— begin TASK DATA —
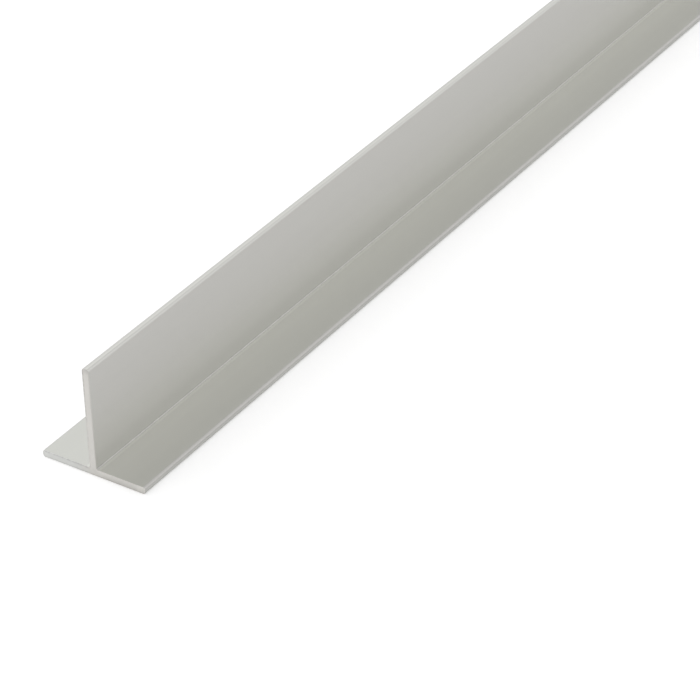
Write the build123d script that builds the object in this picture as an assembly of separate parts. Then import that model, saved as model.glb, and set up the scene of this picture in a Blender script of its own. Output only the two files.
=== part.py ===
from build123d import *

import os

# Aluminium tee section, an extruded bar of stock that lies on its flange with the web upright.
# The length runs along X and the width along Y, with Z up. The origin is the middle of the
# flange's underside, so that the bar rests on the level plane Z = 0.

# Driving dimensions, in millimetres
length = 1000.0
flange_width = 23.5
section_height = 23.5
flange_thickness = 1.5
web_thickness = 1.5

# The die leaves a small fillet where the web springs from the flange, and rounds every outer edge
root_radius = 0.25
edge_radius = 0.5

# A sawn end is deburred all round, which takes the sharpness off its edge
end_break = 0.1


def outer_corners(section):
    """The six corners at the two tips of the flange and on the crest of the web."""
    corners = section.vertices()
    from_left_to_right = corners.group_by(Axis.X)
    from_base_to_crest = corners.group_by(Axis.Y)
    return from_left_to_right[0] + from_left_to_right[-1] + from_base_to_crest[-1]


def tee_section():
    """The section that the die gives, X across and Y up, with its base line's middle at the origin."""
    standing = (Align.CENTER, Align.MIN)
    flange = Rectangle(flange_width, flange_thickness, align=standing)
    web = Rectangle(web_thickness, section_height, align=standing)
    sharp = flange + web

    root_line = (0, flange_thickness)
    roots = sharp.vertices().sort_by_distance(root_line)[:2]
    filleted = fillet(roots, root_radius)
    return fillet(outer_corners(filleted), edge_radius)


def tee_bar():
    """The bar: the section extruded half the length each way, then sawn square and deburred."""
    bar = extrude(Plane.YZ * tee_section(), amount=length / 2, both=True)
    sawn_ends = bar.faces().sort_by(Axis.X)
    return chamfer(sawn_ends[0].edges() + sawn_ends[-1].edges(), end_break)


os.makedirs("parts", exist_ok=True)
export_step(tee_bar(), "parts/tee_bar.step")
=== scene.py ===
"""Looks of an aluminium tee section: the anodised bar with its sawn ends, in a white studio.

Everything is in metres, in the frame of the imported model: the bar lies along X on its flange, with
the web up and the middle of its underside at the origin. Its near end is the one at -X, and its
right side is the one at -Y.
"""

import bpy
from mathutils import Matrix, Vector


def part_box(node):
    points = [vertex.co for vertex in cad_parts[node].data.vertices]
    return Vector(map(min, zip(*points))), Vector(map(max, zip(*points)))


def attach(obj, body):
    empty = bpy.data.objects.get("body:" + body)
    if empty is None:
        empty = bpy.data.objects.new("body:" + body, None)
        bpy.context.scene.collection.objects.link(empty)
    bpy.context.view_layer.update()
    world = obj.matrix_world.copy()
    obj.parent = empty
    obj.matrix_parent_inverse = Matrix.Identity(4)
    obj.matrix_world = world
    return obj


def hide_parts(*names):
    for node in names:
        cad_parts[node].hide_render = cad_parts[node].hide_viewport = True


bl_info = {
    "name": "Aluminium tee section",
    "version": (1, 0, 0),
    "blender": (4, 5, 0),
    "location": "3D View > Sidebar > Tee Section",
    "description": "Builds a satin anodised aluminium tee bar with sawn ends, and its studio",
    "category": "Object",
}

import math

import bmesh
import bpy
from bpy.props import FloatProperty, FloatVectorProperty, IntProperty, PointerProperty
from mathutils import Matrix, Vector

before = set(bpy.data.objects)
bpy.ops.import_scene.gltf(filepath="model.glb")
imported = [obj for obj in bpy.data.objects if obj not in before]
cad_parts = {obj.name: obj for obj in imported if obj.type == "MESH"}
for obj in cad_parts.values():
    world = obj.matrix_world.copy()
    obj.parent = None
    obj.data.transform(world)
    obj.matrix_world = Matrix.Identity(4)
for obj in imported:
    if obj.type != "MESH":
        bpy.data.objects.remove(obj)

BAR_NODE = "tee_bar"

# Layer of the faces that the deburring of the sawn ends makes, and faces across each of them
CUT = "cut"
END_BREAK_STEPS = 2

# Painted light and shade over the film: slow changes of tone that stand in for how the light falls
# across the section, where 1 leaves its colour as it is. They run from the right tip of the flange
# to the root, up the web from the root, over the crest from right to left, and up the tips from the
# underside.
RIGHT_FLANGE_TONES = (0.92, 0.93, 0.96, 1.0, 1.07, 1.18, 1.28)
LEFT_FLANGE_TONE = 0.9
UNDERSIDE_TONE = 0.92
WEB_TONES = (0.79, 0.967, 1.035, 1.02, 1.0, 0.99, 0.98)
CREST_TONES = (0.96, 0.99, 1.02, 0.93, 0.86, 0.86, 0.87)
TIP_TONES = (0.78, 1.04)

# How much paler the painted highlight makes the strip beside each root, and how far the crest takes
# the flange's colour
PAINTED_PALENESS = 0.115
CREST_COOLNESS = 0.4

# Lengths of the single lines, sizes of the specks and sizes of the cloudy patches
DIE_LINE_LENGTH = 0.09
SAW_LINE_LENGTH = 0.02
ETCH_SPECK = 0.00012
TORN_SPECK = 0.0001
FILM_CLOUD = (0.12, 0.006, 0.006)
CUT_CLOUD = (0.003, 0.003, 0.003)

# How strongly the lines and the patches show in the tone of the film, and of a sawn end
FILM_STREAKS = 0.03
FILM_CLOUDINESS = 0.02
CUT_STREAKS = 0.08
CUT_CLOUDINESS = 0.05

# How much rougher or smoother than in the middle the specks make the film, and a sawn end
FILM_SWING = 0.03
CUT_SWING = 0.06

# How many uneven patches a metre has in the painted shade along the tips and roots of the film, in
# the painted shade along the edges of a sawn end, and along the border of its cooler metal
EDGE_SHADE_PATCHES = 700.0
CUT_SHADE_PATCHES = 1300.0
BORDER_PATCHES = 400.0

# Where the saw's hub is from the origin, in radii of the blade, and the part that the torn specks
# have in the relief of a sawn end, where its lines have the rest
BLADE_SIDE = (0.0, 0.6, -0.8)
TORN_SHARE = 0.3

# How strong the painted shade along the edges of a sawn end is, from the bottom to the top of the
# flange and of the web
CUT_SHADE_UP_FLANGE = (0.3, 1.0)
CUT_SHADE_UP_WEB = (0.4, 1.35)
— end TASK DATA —
— begin TASK DATA —
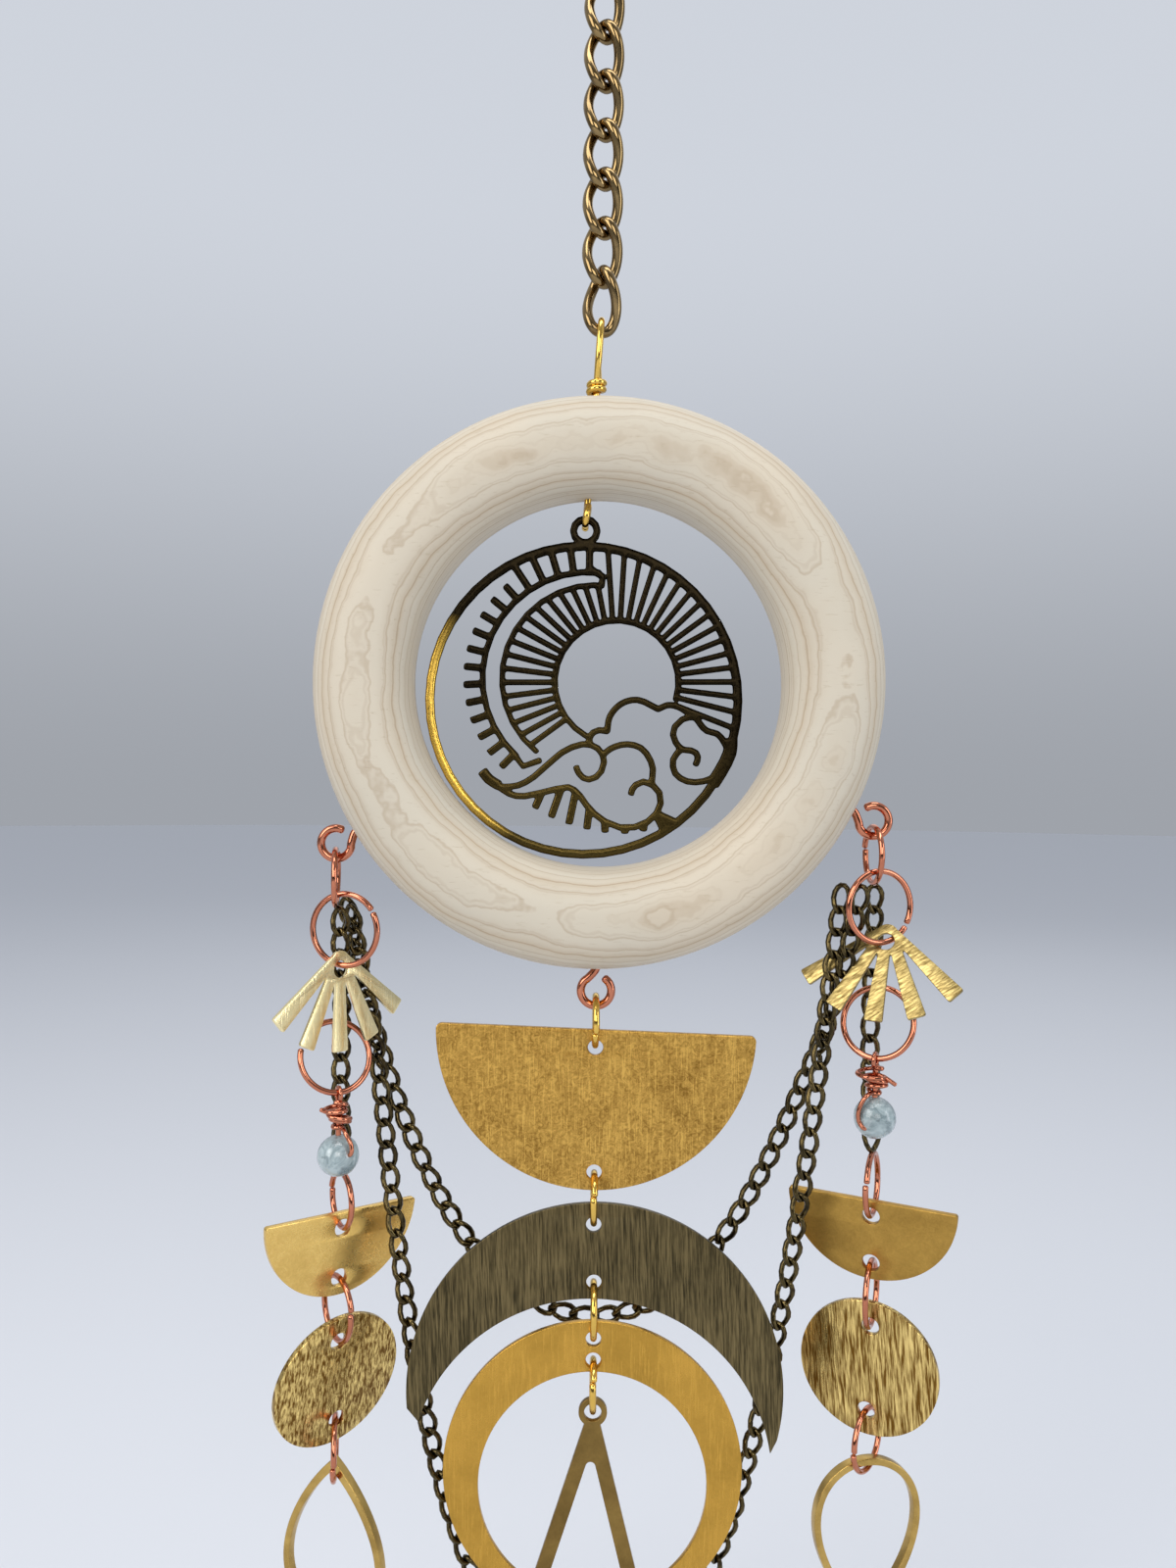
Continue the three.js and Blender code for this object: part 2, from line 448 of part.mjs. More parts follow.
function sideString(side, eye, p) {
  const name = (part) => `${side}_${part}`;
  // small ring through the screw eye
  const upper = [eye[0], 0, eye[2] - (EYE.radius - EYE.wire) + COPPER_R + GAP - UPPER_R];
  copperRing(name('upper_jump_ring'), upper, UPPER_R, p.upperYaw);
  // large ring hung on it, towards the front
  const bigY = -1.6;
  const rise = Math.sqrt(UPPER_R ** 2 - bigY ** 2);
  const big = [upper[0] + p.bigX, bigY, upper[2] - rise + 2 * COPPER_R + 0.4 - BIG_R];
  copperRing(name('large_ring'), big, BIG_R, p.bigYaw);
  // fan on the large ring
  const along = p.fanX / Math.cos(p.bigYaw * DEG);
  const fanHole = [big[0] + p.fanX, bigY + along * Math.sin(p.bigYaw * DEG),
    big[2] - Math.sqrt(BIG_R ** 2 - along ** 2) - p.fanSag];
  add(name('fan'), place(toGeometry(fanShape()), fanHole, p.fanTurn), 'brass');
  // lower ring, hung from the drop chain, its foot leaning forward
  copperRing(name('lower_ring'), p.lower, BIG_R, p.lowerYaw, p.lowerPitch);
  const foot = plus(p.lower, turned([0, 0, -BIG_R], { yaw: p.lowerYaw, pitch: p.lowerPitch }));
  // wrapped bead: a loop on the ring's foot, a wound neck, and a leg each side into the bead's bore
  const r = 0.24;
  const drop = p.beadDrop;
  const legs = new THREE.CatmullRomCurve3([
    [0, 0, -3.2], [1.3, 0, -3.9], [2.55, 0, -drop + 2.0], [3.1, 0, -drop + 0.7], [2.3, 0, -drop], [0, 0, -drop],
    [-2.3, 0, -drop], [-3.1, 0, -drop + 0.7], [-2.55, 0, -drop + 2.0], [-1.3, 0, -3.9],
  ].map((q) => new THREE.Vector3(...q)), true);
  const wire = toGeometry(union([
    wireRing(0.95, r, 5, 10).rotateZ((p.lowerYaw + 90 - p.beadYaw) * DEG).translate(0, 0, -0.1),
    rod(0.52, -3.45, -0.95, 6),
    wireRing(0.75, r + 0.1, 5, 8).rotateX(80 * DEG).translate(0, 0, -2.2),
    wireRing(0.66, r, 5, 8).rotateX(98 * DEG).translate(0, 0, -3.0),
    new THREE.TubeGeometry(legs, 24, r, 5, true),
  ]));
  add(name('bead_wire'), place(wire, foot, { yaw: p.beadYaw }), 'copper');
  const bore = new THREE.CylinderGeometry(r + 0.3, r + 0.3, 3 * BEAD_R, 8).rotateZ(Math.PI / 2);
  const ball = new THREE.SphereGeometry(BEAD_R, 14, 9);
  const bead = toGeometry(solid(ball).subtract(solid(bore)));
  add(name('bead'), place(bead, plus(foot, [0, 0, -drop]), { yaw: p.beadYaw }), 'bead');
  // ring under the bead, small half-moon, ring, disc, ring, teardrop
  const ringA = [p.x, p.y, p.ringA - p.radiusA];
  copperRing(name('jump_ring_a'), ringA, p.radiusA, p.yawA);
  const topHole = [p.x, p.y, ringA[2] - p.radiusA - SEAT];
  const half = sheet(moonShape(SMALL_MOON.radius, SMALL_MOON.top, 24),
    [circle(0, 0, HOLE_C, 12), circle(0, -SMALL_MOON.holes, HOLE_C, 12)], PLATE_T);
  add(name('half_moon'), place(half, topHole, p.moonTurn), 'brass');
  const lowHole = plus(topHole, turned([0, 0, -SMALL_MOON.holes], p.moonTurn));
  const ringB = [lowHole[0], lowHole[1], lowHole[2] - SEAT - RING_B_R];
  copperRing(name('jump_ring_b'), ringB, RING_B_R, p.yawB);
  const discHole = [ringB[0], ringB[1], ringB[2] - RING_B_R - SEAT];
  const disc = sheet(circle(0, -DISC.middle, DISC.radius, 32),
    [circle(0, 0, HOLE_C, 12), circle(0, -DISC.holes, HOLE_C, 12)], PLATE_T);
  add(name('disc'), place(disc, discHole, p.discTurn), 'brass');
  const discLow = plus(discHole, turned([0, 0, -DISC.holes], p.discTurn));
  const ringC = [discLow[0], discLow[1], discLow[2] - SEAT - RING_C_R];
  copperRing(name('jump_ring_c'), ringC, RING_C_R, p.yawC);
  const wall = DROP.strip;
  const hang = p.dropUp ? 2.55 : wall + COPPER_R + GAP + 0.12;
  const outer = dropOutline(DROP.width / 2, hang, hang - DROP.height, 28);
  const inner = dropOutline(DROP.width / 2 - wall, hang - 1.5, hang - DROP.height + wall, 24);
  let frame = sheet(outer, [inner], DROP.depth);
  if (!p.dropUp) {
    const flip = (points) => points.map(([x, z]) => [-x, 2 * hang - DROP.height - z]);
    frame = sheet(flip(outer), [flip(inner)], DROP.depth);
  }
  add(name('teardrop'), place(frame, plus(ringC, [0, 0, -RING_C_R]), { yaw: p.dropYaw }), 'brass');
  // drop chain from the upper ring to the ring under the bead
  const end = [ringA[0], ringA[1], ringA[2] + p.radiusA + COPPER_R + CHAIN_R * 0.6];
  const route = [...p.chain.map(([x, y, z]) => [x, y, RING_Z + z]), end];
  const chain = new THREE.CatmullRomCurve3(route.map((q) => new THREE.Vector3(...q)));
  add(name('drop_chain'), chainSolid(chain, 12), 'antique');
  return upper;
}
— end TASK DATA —
▶ _WHAT YOU NEED TO DO_
The lines from the one containing "sawn_ends = bar.faces().sort_by(Axis.X)" to the one containing "if empty is", both included, are to be extracted exactly; give no other line.

▶ _REPLY_
    sawn_ends = bar.faces().sort_by(Axis.X)
    return chamfer(sawn_ends[0].edges() + sawn_ends[-1].edges(), end_break)


os.makedirs("parts", exist_ok=True)
export_step(tee_bar(), "parts/tee_bar.step")
=== scene.py ===
"""Looks of an aluminium tee section: the anodised bar with its sawn ends, in a white studio.

Everything is in metres, in the frame of the imported model: the bar lies along X on its flange, with
the web up and the middle of its underside at the origin. Its near end is the one at -X, and its
right side is the one at -Y.
"""

import bpy
from mathutils import Matrix, Vector


def part_box(node):
    points = [vertex.co for vertex in cad_parts[node].data.vertices]
    return Vector(map(min, zip(*points))), Vector(map(max, zip(*points)))


def attach(obj, body):
    empty = bpy.data.objects.get("body:" + body)
    if empty is None:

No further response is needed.